Professional diver Mike Huntley of Kentville got involved with diving boreholes in the Money Pit area on Oak Island as part of the ongoing treasure hunt after being contacted by a very good friend, Tony Sampson. Fans of the History Channel show The Curse of Oak Island will recognize Sampson as the diver who worked in the island’s swamp.

Huntley’s gig started about three years ago with some small boat work and air lifting involving a six-inch hole in the Money Pit area. This progressed to assisting John Chatterton with a dive down the legendary 10X, the borehole dug in the 1970s by now 95-year-old Dan Blankenship with the help of his son, Dave Blankenship, Dan Henskee and others.

When Huntley learned he would be assisting Chatterton, he was a little star struck - Huntley used to watch Chatterton’s TV show, Deep Sea Detectives, all the time.

Huntley has also completed dives down borehole C1, named after Oak Island historian Charles Barkhouse, and DMT, named after Drake Maxwell Tester, the late son of treasure hunt team member Craig Tester. Huntley and his crew have become the go-to divers for treasure hunt team leaders Rick and Marty Lagina.

“It’s been great. It’s a great process to go through all that and it gives good exposure, too,” Huntley said.

When asked what the most challenging aspect of the dives into the boreholes has been, Huntley said, “Not coming up with what we thought was there.”

The dive down DMT, featured on the Season 5 finale, was to determine what was obstructing progress of the drilling caisson at approximately 77 feet. It was thought at first to be a steel plate or pipe.

“We had welding gear, cutting gear, we were prepared to actually cut through it and get through it but it wasn’t. From what we could tell it was a rock - a really big, really hard rock. That was frustrating,” Huntley said.

The borehole had been treated with flocculant to help clear the water and increase visibility by making particles clump together and sink to the bottom. The material was so buoyant that Huntley couldn’t stand on the bottom of the hole even though he was weighed down with 60 to 70 pounds of lead.

“I couldn’t get through it, I was just there bouncing off bottom,” Huntley said. “You couldn’t bend over, you just couldn’t do it, it just pushed you back up again.”

Fellow diver Nick Perry was “completely over-weighted” and he had a little better luck staying on the bottom but still wasn’t able to work comfortably.

Huntley isn’t able to divulge any information on the new season of The Curse of Oak Island, currently under production, but it’s possible that he could be making more dives before filming wraps up in the fall.

Huntley says he has no idea when it comes to who is behind the mystery of Oak Island but wonders if it has something to do with the Knights of Templar. He said this is the best story and the one that perhaps fits the nicest.

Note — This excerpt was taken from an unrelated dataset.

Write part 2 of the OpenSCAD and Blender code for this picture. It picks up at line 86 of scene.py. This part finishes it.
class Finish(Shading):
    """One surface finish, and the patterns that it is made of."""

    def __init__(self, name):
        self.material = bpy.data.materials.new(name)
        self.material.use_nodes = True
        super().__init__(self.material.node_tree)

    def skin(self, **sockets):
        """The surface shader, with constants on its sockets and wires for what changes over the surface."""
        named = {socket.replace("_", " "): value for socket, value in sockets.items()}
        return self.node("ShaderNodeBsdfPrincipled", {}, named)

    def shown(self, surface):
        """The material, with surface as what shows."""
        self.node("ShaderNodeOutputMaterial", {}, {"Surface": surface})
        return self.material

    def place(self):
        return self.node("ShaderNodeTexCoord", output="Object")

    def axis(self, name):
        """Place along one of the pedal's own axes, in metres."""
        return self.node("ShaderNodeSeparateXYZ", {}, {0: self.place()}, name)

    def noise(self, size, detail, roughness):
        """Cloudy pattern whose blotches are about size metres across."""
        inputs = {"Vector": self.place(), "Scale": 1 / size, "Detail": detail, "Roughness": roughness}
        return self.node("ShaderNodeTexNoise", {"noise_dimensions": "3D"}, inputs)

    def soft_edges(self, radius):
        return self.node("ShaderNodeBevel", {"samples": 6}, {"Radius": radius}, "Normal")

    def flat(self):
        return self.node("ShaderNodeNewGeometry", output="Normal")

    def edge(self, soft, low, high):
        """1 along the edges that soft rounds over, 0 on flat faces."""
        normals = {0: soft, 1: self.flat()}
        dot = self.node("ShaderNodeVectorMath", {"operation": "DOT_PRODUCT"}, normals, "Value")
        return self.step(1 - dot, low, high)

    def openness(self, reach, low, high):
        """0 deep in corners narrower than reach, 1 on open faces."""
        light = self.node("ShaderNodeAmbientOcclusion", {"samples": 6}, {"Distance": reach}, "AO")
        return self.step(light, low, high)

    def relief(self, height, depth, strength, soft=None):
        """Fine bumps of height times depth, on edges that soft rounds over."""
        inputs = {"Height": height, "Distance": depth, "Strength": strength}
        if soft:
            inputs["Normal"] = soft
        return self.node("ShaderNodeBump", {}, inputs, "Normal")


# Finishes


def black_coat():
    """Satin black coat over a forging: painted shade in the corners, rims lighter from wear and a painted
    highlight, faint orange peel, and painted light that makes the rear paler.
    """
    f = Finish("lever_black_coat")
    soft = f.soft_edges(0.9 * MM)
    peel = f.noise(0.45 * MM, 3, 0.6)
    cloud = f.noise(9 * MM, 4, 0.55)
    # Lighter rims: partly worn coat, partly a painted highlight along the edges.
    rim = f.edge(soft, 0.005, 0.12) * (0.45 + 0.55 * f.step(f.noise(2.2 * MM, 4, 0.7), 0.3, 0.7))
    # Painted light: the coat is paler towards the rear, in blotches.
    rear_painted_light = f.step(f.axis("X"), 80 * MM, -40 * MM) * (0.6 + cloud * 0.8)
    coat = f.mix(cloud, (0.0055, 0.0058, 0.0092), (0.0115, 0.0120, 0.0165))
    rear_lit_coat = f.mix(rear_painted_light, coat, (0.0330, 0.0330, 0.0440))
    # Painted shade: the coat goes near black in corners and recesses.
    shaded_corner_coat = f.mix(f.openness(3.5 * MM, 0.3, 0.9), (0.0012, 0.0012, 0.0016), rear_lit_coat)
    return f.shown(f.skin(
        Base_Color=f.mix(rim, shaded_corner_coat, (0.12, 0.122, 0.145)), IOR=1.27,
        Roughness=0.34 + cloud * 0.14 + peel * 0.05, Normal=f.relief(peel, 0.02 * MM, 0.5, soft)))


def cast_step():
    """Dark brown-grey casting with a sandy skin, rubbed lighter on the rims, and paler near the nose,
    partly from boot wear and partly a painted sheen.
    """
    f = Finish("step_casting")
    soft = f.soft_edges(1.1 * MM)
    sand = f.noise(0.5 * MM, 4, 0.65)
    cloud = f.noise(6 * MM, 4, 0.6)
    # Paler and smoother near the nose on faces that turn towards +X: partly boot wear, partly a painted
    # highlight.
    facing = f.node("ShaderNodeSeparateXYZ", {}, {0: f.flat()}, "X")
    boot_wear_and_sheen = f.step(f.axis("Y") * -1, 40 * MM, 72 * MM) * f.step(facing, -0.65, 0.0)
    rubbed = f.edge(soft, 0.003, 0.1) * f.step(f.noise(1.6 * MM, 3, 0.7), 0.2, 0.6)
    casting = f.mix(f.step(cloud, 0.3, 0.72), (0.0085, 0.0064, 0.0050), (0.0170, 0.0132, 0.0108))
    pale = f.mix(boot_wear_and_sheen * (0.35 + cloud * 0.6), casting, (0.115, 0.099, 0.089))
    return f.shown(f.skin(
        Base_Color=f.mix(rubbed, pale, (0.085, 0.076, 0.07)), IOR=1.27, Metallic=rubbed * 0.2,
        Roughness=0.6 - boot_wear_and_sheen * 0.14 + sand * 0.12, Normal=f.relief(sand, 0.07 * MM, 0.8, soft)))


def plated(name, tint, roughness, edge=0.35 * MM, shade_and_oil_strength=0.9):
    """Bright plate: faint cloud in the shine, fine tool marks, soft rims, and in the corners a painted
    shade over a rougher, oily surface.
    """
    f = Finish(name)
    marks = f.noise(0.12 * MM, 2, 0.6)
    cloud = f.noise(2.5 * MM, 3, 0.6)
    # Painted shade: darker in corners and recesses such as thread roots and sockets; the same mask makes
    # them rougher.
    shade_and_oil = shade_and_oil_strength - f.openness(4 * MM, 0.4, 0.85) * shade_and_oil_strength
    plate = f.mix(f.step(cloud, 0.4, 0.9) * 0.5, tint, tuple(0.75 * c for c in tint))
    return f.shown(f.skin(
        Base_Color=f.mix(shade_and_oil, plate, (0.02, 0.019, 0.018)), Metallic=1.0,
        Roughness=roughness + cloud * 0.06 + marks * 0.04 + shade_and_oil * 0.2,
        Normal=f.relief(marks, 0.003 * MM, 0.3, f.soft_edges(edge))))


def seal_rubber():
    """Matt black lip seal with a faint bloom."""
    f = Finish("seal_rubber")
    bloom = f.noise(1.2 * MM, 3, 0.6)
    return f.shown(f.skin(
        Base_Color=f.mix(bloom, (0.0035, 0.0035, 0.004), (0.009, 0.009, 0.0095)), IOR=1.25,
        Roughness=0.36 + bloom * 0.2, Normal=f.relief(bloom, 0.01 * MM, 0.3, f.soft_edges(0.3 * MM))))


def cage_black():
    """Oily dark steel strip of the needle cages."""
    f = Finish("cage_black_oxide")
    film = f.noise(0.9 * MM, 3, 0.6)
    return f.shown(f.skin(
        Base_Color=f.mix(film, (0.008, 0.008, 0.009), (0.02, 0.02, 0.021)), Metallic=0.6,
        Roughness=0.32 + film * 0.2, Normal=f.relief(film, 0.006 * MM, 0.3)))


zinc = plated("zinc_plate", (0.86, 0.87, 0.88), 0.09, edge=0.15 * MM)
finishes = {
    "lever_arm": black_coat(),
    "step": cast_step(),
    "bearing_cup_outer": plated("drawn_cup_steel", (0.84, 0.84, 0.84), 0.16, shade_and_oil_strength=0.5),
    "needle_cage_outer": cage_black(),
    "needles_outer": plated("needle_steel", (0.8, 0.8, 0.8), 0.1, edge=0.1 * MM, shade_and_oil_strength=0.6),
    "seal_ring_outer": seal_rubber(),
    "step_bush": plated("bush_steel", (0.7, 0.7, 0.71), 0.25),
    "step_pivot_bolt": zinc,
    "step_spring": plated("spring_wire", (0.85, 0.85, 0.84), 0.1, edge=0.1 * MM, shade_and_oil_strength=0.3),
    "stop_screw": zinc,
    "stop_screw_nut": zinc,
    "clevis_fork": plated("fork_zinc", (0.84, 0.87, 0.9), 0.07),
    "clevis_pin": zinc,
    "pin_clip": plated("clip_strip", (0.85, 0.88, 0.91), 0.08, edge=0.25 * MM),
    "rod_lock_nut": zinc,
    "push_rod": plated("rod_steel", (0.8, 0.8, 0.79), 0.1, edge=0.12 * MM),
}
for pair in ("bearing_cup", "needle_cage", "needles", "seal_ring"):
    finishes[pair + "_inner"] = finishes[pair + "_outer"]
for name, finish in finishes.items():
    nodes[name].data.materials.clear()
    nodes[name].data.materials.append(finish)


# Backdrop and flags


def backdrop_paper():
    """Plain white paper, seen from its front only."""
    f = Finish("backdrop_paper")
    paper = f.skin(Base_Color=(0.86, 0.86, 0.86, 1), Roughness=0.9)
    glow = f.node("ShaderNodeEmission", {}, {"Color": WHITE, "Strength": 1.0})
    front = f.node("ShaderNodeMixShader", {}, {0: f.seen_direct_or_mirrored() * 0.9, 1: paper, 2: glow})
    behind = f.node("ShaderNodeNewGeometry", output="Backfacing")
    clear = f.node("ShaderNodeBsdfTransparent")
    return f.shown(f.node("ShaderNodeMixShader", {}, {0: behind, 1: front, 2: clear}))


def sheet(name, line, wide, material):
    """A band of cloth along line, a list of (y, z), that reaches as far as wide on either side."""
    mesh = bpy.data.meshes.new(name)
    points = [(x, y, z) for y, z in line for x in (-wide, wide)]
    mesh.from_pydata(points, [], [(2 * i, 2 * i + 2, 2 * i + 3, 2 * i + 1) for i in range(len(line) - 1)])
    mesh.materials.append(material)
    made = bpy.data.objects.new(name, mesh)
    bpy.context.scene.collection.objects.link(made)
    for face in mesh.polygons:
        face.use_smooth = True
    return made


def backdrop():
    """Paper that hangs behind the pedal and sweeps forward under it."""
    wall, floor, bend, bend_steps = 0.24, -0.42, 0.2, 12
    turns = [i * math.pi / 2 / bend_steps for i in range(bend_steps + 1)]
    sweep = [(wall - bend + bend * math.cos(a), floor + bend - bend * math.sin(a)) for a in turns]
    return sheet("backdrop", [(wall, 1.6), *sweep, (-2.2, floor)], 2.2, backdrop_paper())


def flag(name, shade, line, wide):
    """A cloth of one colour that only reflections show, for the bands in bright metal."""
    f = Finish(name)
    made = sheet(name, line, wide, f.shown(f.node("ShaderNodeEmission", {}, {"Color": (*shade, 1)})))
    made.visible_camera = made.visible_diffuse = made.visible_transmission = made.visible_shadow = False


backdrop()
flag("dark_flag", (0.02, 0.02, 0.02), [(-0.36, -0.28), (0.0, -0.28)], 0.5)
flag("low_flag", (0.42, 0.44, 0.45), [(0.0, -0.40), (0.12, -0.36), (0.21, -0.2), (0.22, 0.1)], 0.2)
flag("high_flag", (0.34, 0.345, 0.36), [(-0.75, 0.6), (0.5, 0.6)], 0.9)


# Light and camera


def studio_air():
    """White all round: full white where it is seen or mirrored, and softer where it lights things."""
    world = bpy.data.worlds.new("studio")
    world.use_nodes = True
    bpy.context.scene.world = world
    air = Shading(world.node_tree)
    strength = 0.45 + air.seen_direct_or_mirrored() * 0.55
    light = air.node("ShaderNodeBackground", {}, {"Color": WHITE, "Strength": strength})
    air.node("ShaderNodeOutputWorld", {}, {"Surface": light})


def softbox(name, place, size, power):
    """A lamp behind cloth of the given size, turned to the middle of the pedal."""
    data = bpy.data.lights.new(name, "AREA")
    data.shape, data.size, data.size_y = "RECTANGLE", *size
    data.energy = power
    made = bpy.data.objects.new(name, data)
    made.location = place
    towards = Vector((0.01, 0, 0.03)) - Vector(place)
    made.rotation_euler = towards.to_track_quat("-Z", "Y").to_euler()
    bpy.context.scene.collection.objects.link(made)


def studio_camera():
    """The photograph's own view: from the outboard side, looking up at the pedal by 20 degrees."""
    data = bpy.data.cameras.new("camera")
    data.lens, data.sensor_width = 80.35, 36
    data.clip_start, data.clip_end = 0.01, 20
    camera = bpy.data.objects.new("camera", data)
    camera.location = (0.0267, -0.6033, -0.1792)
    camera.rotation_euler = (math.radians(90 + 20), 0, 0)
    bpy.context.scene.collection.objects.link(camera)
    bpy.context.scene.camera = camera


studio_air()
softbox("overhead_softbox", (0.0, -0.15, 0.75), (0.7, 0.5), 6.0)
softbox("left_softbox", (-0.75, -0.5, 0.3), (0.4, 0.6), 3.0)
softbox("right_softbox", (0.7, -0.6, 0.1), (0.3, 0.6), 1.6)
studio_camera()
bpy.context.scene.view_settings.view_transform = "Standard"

He recognizes that “there’s something strange happening there” and “there’s a weird vibe” to the place. He bases this statement on inexplicable, anomalous equipment malfunctions he has experienced exclusively on Oak Island.

READ MORE:

‘I was hooked’: Oak Island a life-long passion for Windsor historian

Rebellion or treasure? Windsor historian says Oak Island legend could be cover for colonial uprising

New TV project

Huntley is now working on another TV project. He’s remaining mum on the details – he isn’t even saying which channel will be carrying it – but did say it involves the legendary Cousteau family of oceanography fame. He says the experience was fantastic. Huntley and the crew were given red toques, the iconic hat worn by family patriarch Jacques Cousteau.

“I got to be the supervisor on two of the Cousteau family member’s five or six dives,” Huntley said. “You don’t get much better than that as far as I’m concerned.”

Somewhat ironically, those involved with the new TV project had no idea going in that Huntley has appeared on several episodes of The Curse of Oak Island. They were staying at the same hotel when an episode featuring Huntley aired and they saw him on TV for the first time.

Huntley is hopeful that his ongoing TV appearances will be beneficial to his diving career. He hopes to do more TV in the future and to carry on with his other professional diving endeavours.

Sub-aqua career

Huntley was in his mid-twenties when he realized diving was something he could make money doing. He dove for sea urchins for four years, then started helping train other sea urchin divers and went on to work at a diving shop, in addition to working another full-time job.

In 2000, Huntley opened his own diving shop in Kentville at the corner of Main Street and Chester Avenue, a business he ran for nearly a decade, and another just outside of Digby in Marshalltown.

In 2009, Huntley was commercial diving five days a week and found that he didn’t have time to teach every weekend. He had difficulty finding other instructors so he ended up closing the Kentville shop.

Now, he and his wife are working toward opening another S.C.U.B.A. shop in town, on the other side of Main Street just a few doors down from the original location. They remain incredibly busy with other endeavours through Huntley’s Sub Aqua Construction. The shop is open on occasion, but Huntley said full-time operation will just “happen when it happens.”

Currently, he’s busy with under water construction projects and with providing marine services, such as deploying and recovering scientific equipment and towing and recovering boats. The company has two work vessels and a couple of smaller boats.

Huntley’s business does everything from water sampling to placing and picking up six to 10 tonne pieces of equipment from the ocean floor with its biggest boat. The construction business is also heavily involved with companies working on tidal power generation. His sub water construction projects also include welding and wharf construction and inspections.